KD: I could never understand why everyone made Thoreau out to be a misanthrope. All I could feel from him was his deep and intelligent love for his fellow creatures – humans included. I celebrate that persistent philanthropy (in its original sense of “love of man”), and his perennial quest for the spiritual beings standing behind the physical world.

I’d like to leave the most surprising thing I discovered about Thoreau as a surprise, just like he did!

TBD: What similarities did you see between the time when Thoreau was living and our own time?

KD: The enormous technological change, imperial expansion, and social upheaval of the antebellum era in America prompted Thoreau to relentlessly ask his neighbors to become better citizens and friends. He was mocked and misunderstood – and jailed – for doing so. Sound familiar?

Cover of Expect Great Things by Kevin Dann; Portrait of Henry David Thoreau

Book Cover of Expect Great Things by Kevin Dann

TBD: What do you want people to take away from your book?

KD: The title – a distillation of Thoreau’s personal motto – is an injunction and invitation for us all, if we take it in as Thoreau intended it, not in a material, but soul-spiritual sense. It can and will work magic.

TBD: How do you think Thoreau would have reacted to today’s relentless assault on the earth by human beings?

KD: In Thoreau’s day, there was no such thing as an “environmentalist.” He was a moralist, and his principled stance against exploitation and enslavement rested on his commitment to spiritual independence for all beings. He would no doubt be mercilessly calling us all to account for our present sins against both Nature and Humanity. And he’d remind us to live more simply and essentially.

TBD: Why the heck did you walk all the way from Montreal to Manhattan?

KD: The 1909 Champlain and Hudson 300th anniversary celebrations ended up to be less about discovery than about America’s growing imperialist militarism. One of the products of that commemoration was a historical map of the Hudson and Champlain Valleys; all of its featured sites were battlefields. In 2009, with a silenced peace movement, I figured I’d walk the two valleys collecting stories of peace-making. Walking means crossing boundaries, and meeting all sorts of people face-to-face, which fosters amity. I called the pilgrimage “A Corridor of Amity,” and thanks to the kindness of strangers, that’s what it became.

TBD: If you could take a walk with Thoreau, where would you go?

KD: I’d walk from Walden Pond to Wall Street, by the backroads, until we’d reached Broadway, raising a ruckus the whole way. . .

TBD: We hate to ask you this but what advice do you have for writers?

KD: I have to shamelessly steal from Henry here: “Know your own bone; gnaw at it, bury it, unearth it, and gnaw it still.”

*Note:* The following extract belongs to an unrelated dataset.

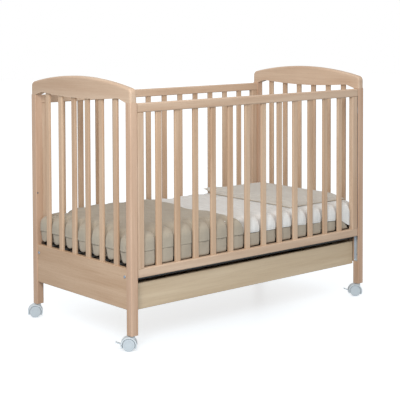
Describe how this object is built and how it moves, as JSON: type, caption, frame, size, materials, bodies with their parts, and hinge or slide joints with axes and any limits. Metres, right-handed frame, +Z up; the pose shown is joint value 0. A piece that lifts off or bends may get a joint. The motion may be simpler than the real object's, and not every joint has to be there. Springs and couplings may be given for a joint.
{
  "type": "baby crib",
  "caption": "Slatted beech baby crib with curved end rails, a drop side, a drawer under the base, braked swivel casters, and a dressed mattress.",
  "frame": {"origin": "on the floor, midway between the four posts", "axes": "+X towards the head end, +Y to the back (the drop side and the drawer face -Y), +Z up"},
  "size_m": [1.3147, 0.6815, 0.9794],
  "materials": {
    "beech": "clear satin lacquer",
    "drawer_wood": "satin veneer",
    "drawer_panel": "thin hardboard",
    "plain_wood": "unlacquered beech",
    "track_metal": "satin anodised",
    "zinc": "bright zinc",
    "black_steel": "gloss black",
    "black_plastic": "matt",
    "white_plastic": "light grey white",
    "wheel_plastic": "light grey",
    "pin_steel": "plain",
    "fitted_sheet": "taupe cotton",
    "duvet_cloth": "taupe cotton with fine ribs",
    "sheet_cloth": "white cotton",
    "pillow_cloth": "pale greige cotton"
  },
  "bodies": {
    "crib": {"post_front_left": "beech", "post_front_right": "beech", "post_rear_left": "beech", "post_rear_right": "beech", "end_rail_left": "beech", "end_rail_right": "beech", "end_board_left": "beech", "end_board_right": "beech", "end_slats_left": "beech", "end_slats_right": "beech", "rear_side_top_rail": "beech", "rear_side_bottom_rail": "beech", "rear_side_stile_left": "beech", "rear_side_stile_right": "beech", "rear_side_slats": "beech", "guide_track_left": "track_metal", "guide_track_right": "track_metal", "track_screws": "zinc", "base_frame": "black_steel", "deck_slats": "plain_wood", "deck_slat_caps": "black_plastic", "base_bolts": "zinc", "height_inserts": "zinc", "dowels": "plain_wood", "drawer_track_left": "track_metal", "drawer_track_right": "track_metal", "caster_sockets": "white_plastic", "mattress": "fitted_sheet", "duvet": "duvet_cloth", "top_sheet": "sheet_cloth", "pillow": "pillow_cloth"},
    "drop_side": {"drop_side_top_rail": "beech", "drop_side_bottom_rail": "beech", "drop_side_stile_left": "beech", "drop_side_stile_right": "beech", "drop_side_slats": "beech", "drop_side_runners": "white_plastic"},
    "drawer": {"drawer_front": "drawer_wood", "drawer_back": "drawer_wood", "drawer_side_left": "drawer_wood", "drawer_side_right": "drawer_wood", "drawer_bottom": "drawer_panel", "drawer_runner_left": "plain_wood", "drawer_runner_right": "plain_wood"},
    "caster_front_left_swivel": {"caster_front_left_hood": "white_plastic", "caster_front_left_pins": "pin_steel"},
    "caster_front_left_wheels": {"caster_front_left_wheels": "wheel_plastic"},
    "caster_front_left_brake": {"caster_front_left_brake": "white_plastic"},
    "caster_front_right_swivel": {"caster_front_right_hood": "white_plastic", "caster_front_right_pins": "pin_steel"},
    "caster_front_right_wheels": {"caster_front_right_wheels": "wheel_plastic"},
    "caster_front_right_brake": {"caster_front_right_brake": "white_plastic"},
    "caster_rear_left_swivel": {"caster_rear_left_hood": "white_plastic", "caster_rear_left_pins": "pin_steel"},
    "caster_rear_left_wheels": {"caster_rear_left_wheels": "wheel_plastic"},
    "caster_rear_right_swivel": {"caster_rear_right_hood": "white_plastic", "caster_rear_right_pins": "pin_steel"},
    "caster_rear_right_wheels": {"caster_rear_right_wheels": "wheel_plastic"}
  },
  "joints": [
    {"name": "drop_side_slide", "type": "slide", "parent": "crib", "child": "drop_side", "axis": [0, 0, 1], "range_m": [-0.108, 0]},
    {"name": "drawer_slide", "type": "slide", "parent": "crib", "child": "drawer", "axis": [0, -1, 0], "range_m": [0, 0.4]},
    {"name": "caster_front_left_swivel_turn", "type": "hinge", "parent": "crib", "child": "caster_front_left_swivel", "pos_m": [-0.6095, -0.3105, 0.07], "axis": [0, 0, 1], "continuous": true},
    {"name": "caster_front_left_roll", "type": "hinge", "parent": "caster_front_left_swivel", "child": "caster_front_left_wheels", "pos_m": [-0.61936, -0.30202, 0.0225], "axis": [-0.6521, -0.7581, 0], "continuous": true},
    {"name": "caster_front_left_brake_press", "type": "hinge", "parent": "caster_front_left_swivel", "child": "caster_front_left_brake", "pos_m": [-0.63981, -0.28443, 0.02344], "axis": [-0.6521, -0.7581, 0], "range_deg": [0, 16]},
    {"name": "caster_front_right_swivel_turn", "type": "hinge", "parent": "crib", "child": "caster_front_right_swivel", "pos_m": [0.6095, -0.3105, 0.07], "axis": [0, 0, 1], "continuous": true},
    {"name": "caster_front_right_roll", "type": "hinge", "parent": "caster_front_right_swivel", "child": "caster_front_right_wheels", "pos_m": [0.59964, -0.30202, 0.0225], "axis": [-0.6521, -0.7581, 0], "continuous": true},
    {"name": "caster_front_right_brake_press", "type": "hinge", "parent": "caster_front_right_swivel", "child": "caster_front_right_brake", "pos_m": [0.57919, -0.28443, 0.02344], "axis": [-0.6521, -0.7581, 0], "range_deg": [0, 16]},
    {"name": "caster_rear_left_swivel_turn", "type": "hinge", "parent": "crib", "child": "caster_rear_left_swivel", "pos_m": [-0.6095, 0.3105, 0.07], "axis": [0, 0, 1], "continuous": true},
    {"name": "caster_rear_left_roll", "type": "hinge", "parent": "caster_rear_left_swivel", "child": "caster_rear_left_wheels", "pos_m": [-0.62052, 0.31739, 0.0225], "axis": [-0.5299, -0.848, 0], "continuous": true},
    {"name": "caster_rear_right_swivel_turn", "type": "hinge", "parent": "crib", "child": "caster_rear_right_swivel", "pos_m": [0.6095, 0.3105, 0.07], "axis": [0, 0, 1], "continuous": true},
    {"name": "caster_rear_right_roll", "type": "hinge", "parent": "caster_rear_right_swivel", "child": "caster_rear_right_wheels", "pos_m": [0.62076, 0.304, 0.0225], "axis": [0.5, 0.866, 0], "continuous": true}
  ]
}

Historian, naturalist, and troubadour Dr. Kevin Dann is the author of ten books, including Bright Colors Falsely Seen: Synaesthesia and the Search for Transcendental Knowledge; Across the Great Border Fault: The Naturalist Myth in America; and Lewis Creek Lost and Found. He has taught at Rutgers University, University of Vermont, and SUNY. He wrote, produced, and acted in Brooklyn’s first immersive street mystery, Enigma.